# Getting rid of the Grey!



## different strokes (May 1, 2011)

I've been working on these mahogany doors recently. I have them stripped. My first mistake was using stripper when it was too cold outside (didn't work) so I got into sanding the doors and that left me with a few "amber" areas that I believe I over worked with the 120 on the R.O. sander. (some on the edges and some small areas on the flats)

Will a brightener help me blend out the reddish areas and the "grey" bottoms of these doors.

If a brightner is a good idea to use anyway, are there any that are favored for use on hardwoods like mahogany? The bottom half of these doors have been beat bad my the sun, and the varnish was neglected the last 2 years.

Let the Hazing begin. I appreciate the feedback. :thumbsup:

ps. started waiting for the temp to rise, and the stripper is working great now. 2 stripper coats, and a thinner bath with some scotch brite pads is turning them out well.
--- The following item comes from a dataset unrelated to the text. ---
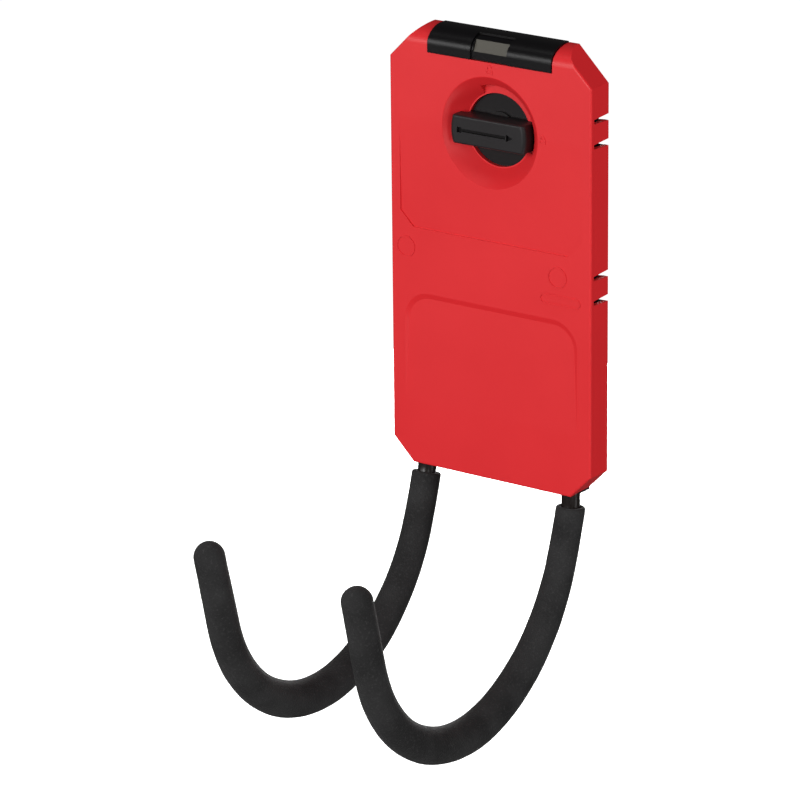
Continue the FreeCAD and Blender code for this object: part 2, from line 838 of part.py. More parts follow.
def lock_dog():
    half = dog_width / 2
    hub = disc(dog_hub_radius, 0, knob_z, dog_front_y, dog_back_y)
    arm = box(-half, half, dog_front_y, dog_back_y, knob_z, knob_z + dog_reach)
    arm = arm.common(disc(dog_reach, 0, knob_z, dog_front_y, dog_back_y))
    socket_half = dog_square / 2 + running_gap
    socket = box(-socket_half, socket_half, dog_front_y - 1, 0, knob_z - socket_half, knob_z + socket_half)
    socket = socket.common(disc(hub_radius + running_gap, 0, knob_z, dog_front_y - 1, 0))
    return hub.fuse(arm).removeSplitter().cut(socket)


def lock_washer():
    ring = disc(washer_radius, 0, knob_z, dog_back_y, dog_back_y + washer_thick)
    return ring.cut(disc(knob_screw_shank / 2 + screw_fit, 0, knob_z, dog_back_y - 1, 0))


def hex_recess(x, z, back_y, size, depth):
    """Six-sided driver recess in the head of a screw."""
    points = [(x + size * math.cos(math.radians(60 * k)), z + size * math.sin(math.radians(60 * k)))
              for k in range(6)]
    return plate(points, back_y - depth, back_y + 1)


def domed_screw(x, z, seat_y, shank, length, head_radius, head_height):
    """Screw that points forwards, its head towards the wall."""
    head = disc(head_radius, x, z, seat_y, seat_y + head_height)
    rim = [e for e in head.Edges
           if len(e.Vertexes) == 1 and abs(e.Vertexes[0].Point.y - seat_y - head_height) < 0.01]
    head = head.makeChamfer(head_height * 0.3, rim)
    body = head.fuse(disc(shank / 2, x, z, seat_y - length, seat_y + 0.2)).removeSplitter()
    return body.cut(hex_recess(x, z, seat_y + head_height, head_radius * 0.45, head_height * 0.6))


def knob_screw():
    seat = dog_back_y + washer_thick
    length = knob_screw_length - washer_thick - screw_tip_gap
    radius = knob_screw_head_radius
    return domed_screw(0, knob_z, seat, knob_screw_shank, length, radius, knob_screw_head_height)


def cover_screws():
    length = base_thick + screw_engage - screw_tip_gap
    screws = [domed_screw(x, z, base_back_y, screw_shank, length, screw_head_radius, screw_head_height)
              for x, z in screw_points()]
    return Part.makeCompound(screws)


def wave_spring():
    """Thin ring bent in waves, squeezed between the flange and the base."""
    front = flange_back_y + spring_gap
    rise = (spring_seat_y - front - spring_strip) / 2
    middle = front + rise
    edges = []
    for radius in (spring_inner_radius, spring_outer_radius):
        points = []
        for k in range(spring_steps):
            angle = 2 * math.pi * k / spring_steps
            y = middle + rise * math.cos(spring_waves * angle)
            points.append(Vec(radius * math.cos(angle), y, knob_z + radius * math.sin(angle)))
        curve = Part.BSplineCurve()
        curve.interpolate(Points=points, PeriodicFlag=True)
        edges.append(curve.toShape())
    return Part.makeRuledSurface(edges[0], edges[1]).extrude(Vec(0, spring_strip, 0))


def core_plate():
    """Steel plate with cut corners, weld beads along the rods and clearance for the knob."""
    half = core_half_width
    cut = core_corner
    outline = [(half - cut, core_bottom_z), (half, core_bottom_z + cut), (half, core_top_z - cut)]
    outline += [(half - cut, core_top_z)]
    outline += [(-x, z) for x, z in reversed(outline)]
    body = plate(outline, core_front_y, base_front_y)
    room = disc(flange_radius + core_knob_gap, 0, knob_z, core_front_y - 1, 0)
    holes = [disc(boss_radius + boss_gap, x, z, core_front_y - 1, 0) for x, z in screw_points()]
    holes += [disc(core_hole_radius, 0, core_hole_z + k * core_hole_pitch, core_front_y - 1, 0)
              for k in range(core_hole_count)]
    body = cut_all(body, [room] + holes)
    return fuse_all([body] + weld_beads())


def weld_beads():
    """Fillet beads in the corner between each rod and the plate."""
    beads = []
    seat = rod_radius * weld_seat_share
    pitch = (rod_top_z - cover_bottom_z - weld_length) / weld_count
    for k in range(weld_count):
        z = rod_top_z - weld_top_gap - weld_length - k * pitch
        for side in (1, -1):
            inner = rod_x + side * seat
            outer = rod_x + side * (seat + weld_leg)
            points = [(inner, core_front_y - weld_leg), (inner, core_front_y), (outer, core_front_y)]
            corners = [Vec(x, y, z) for x, y in points]
            face = Part.Face(Part.makePolygon(corners + corners[:1]))
            bead = face.extrude(Vec(0, 0, weld_length))
            beads.append(bead.cut(rod_round(rod_radius)))
    return both_sides(beads)


def rod_round(radius):
    """Straight part of the right rod, as a plain cylinder."""
    length = rod_top_z - rod_start_z
    return Part.makeCylinder(radius, length, Vec(rod_x, rod_y, rod_start_z), UP)


def hook_path(side):
    """Places and headings along the hook: straight down, through each bend, and up to the tip."""
    y = rod_y
    z = rod_start_z - rod_drop(side)
    turn = 0.0
    legs = [("run", Vec(0, y, rod_top_z), Vec(0, y, z))]
    for radius, degrees in zip(bend_radii, bend_angles):
        end = turn + math.radians(degrees)
        middle = (turn + end) / 2
        centre_y = y - radius * math.cos(turn)
        centre_z = z + radius * math.sin(turn)
        stops = [Vec(0, centre_y + radius * math.cos(a), centre_z - radius * math.sin(a))
                 for a in (turn, middle, end)]
        legs.append(("bend", stops[0], stops[1], stops[2]))
        y = stops[2].y
        z = stops[2].z
        turn = end
    tip = Vec(0, y - tip_run * math.sin(turn), z - tip_run * math.cos(turn))
    legs.append(("run", Vec(0, y, z), tip))
    return legs


def leg_edge(leg):
    if leg[0] == "run":
        return Part.makeLine(leg[1], leg[2])
    return Part.Arc(leg[1], leg[2], leg[3]).toShape()


def hook_rod(side):
    wire = Part.Wire([leg_edge(leg) for leg in hook_path(side)])
    ring = Part.Wire(Part.makeCircle(rod_radius, Vec(0, rod_y, rod_top_z), UP))
    rod = wire.makePipeShell([ring], True, False)
    ends = [e for e in rod.Edges if e.Closed and len(e.Vertexes) == 1]
    flat_ends = [e for e in ends if e.BoundBox.ZLength < 0.01 and e.BoundBox.ZMin > rod_top_z - 0.01]
    if flat_ends:
        rod = rod.makeChamfer(rod_end_chamfer, flat_ends)
    rod.translate(Vec(side * rod_x, 0, 0))
    return rod


def foam_diameter(share):
    """Outer diameter of the sleeve at a share of its length."""
    if share < foam_widest_at:
        climb = share / foam_widest_at
        blend = climb * climb * (3 - 2 * climb)
        return foam_start_diameter + (foam_bottom_diameter - foam_start_diameter) * blend
    climb = (share - foam_widest_at) / (1 - foam_widest_at)
    blend = climb * (2 - climb)
    return foam_bottom_diameter + (foam_tip_diameter - foam_bottom_diameter) * blend


def path_spot(wire, distance):
    """Place on the path and turn in degrees from straight down, at a distance along it."""
    left = distance
    for edge in wire.Edges:
        if left <= edge.Length or edge.isSame(wire.Edges[-1]):
            parameter = edge.getParameterByLength(min(left, edge.Length))
            heading = edge.tangentAt(parameter)
            return edge.valueAt(parameter), math.degrees(math.atan2(-heading.y, -heading.z))
        left -= edge.Length
    return None


def squared_to_path(shape, place, turn):
    """Turn a shape drawn on the vertical until it points along the path, and move it there."""
    shape.rotate(Vec(0, 0, 0), RIGHT, -turn)
    shape.translate(place)
    return shape


def foam_gap(side):
    """Bare length of each rod between the cover and its sleeve."""
    return foam_start_gap + (right_foam_drop if side > 0 else 0.0)


def foam_sleeve(side):
    """Foam tube drawn over the rod, a loft of rings along the path closed by a round tip."""
    wire = Part.Wire([leg_edge(leg) for leg in hook_path(side)])
    start = rod_hold_length + foam_gap(side)
    rings = []
    for k in range(foam_stations):
        share = k / (foam_stations - 1)
        place, turn = path_spot(wire, start + share * (wire.Length - start))
        ring = Part.Wire(Part.makeCircle(foam_diameter(share) / 2))
        rings.append(squared_to_path(ring, place, turn))
    tube = Part.makeLoft(rings, True, False)
    place, turn = path_spot(wire, wire.Length)
    tip = Part.makeSphere(foam_tip_diameter / 2, Vec(0, 0, 0), Vec(0, 0, -1), 0, 90, 360)
    sleeve = tube.fuse(squared_to_path(tip, place, turn))
    sleeve.translate(Vec(side * rod_x, 0, 0))
    return sleeve.cut(foam_bore(side))


def foam_bore(side):
    wire = Part.Wire([leg_edge(leg) for leg in hook_path(side)])
    ring = Part.Wire(Part.makeCircle(rod_radius + foam_bore_gap, Vec(0, rod_y, rod_top_z), UP))
    bore = wire.makePipeShell([ring], True, False)
    bore.translate(Vec(side * rod_x, 0, 0))
    return bore


pieces = {
    "front_cover": front_cover,
    "rear_base": rear_base,
    "top_bar": top_bar,
    "bar_label": bar_label,
    "lock_knob": lock_knob,
    "lock_dog": lock_dog,
    "lock_washer": lock_washer,
    "knob_screw": knob_screw,
    "wave_spring": wave_spring,
    "core_plate": core_plate,
    "cover_screws": cover_screws,
    "left_hook_rod": lambda: hook_rod(-1),
    "right_hook_rod": lambda: hook_rod(1),
    "left_foam_sleeve": lambda: foam_sleeve(-1),
    "right_foam_sleeve": lambda: foam_sleeve(1),
}

os.makedirs("parts", exist_ok=True)
for name, make in pieces.items():
    shape = make()
    shape.exportStep("parts/" + name + ".step")
    print(name, shape.isValid(), len(shape.Solids), round(shape.Volume, 1))
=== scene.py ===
import math
import bpy
from mathutils import Matrix, Vector


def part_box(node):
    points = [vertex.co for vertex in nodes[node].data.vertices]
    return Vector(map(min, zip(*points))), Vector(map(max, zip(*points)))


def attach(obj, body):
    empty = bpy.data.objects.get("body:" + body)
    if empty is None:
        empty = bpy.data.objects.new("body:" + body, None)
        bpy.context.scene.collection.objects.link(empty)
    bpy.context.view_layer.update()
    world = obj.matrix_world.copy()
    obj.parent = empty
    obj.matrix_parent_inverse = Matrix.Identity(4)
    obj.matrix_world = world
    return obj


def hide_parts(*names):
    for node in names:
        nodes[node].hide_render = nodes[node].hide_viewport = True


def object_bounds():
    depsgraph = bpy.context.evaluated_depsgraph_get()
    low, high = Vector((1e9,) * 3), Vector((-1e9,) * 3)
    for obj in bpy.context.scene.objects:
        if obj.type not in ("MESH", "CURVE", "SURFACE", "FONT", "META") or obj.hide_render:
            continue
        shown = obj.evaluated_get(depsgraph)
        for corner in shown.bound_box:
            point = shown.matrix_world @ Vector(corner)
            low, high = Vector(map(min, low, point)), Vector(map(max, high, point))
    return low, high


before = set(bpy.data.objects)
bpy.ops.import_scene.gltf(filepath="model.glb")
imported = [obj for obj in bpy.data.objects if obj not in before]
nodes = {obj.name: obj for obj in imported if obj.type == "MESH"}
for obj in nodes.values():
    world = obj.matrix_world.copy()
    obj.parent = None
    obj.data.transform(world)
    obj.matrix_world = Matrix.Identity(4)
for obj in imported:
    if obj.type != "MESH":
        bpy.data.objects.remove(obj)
cad_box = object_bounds()
low, high = cad_box

# Viewpoint.
# The hook is seen from its front right and a little above, through a long lens, as it hangs.
AIM = Vector((-0.0545, -0.0080, -0.0728))
TURN = math.radians(35.72)
RISE = math.radians(18.71)
ROLL = math.radians(-0.584)
DISTANCE = 2.0744
LENS = 223.5

back = Vector((math.sin(TURN) * math.cos(RISE), -math.cos(TURN) * math.cos(RISE), math.sin(RISE)))
across = Vector((0, 0, 1)).cross(back).normalized()
upward = back.cross(across)
camera_data = bpy.data.cameras.new("camera")
camera_data.sensor_width = 36.0
camera_data.lens = LENS
camera_data.clip_end = 20.0
camera = bpy.data.objects.new("camera", camera_data)
bpy.context.scene.collection.objects.link(camera)
facing = Matrix((across, upward, back)).transposed() @ Matrix.Rotation(ROLL, 3, "Z")
camera.matrix_world = Matrix.Translation(AIM + back * DISTANCE) @ facing.to_4x4()
bpy.context.scene.camera = camera


# Studio sweep.
# A plain white floor well below the hanging hook, which curls up into a wall all round. It is so
# bright that it hardly keeps a shadow, and the low lamp under it shines through.
def shaded_material(name):
    """A material with its node tree and its shader ready for more nodes."""
    material = bpy.data.materials.new(name)
    material.use_nodes = True
    tree = material.node_tree
    return material, tree, tree.nodes["Principled BSDF"]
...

BUT, I still have about 8 doors I did with the sander I need to fix.


----------



## cabinetman (Jul 5, 2007)

If you have sanded the doors sufficiently, the "gray" should have been sanded out. If not and you can't sand anymore, you might just use a stain toned to match the rest of the door. 

Do you have a picture?












 







.


----------



## different strokes (May 1, 2011)

These doors were never stained, only cleared with helmsman spar. They look good other than a few spots I may have sanded a little too hard and the grey bottoms. I will post some pics soon. Thanks!


----------



## different strokes (May 1, 2011)

Here are two pics of this set of doors after stripping. The one pic has a dark area that runs through the middle of the flat. Not sure what that is,(mold?) Can it be removed? 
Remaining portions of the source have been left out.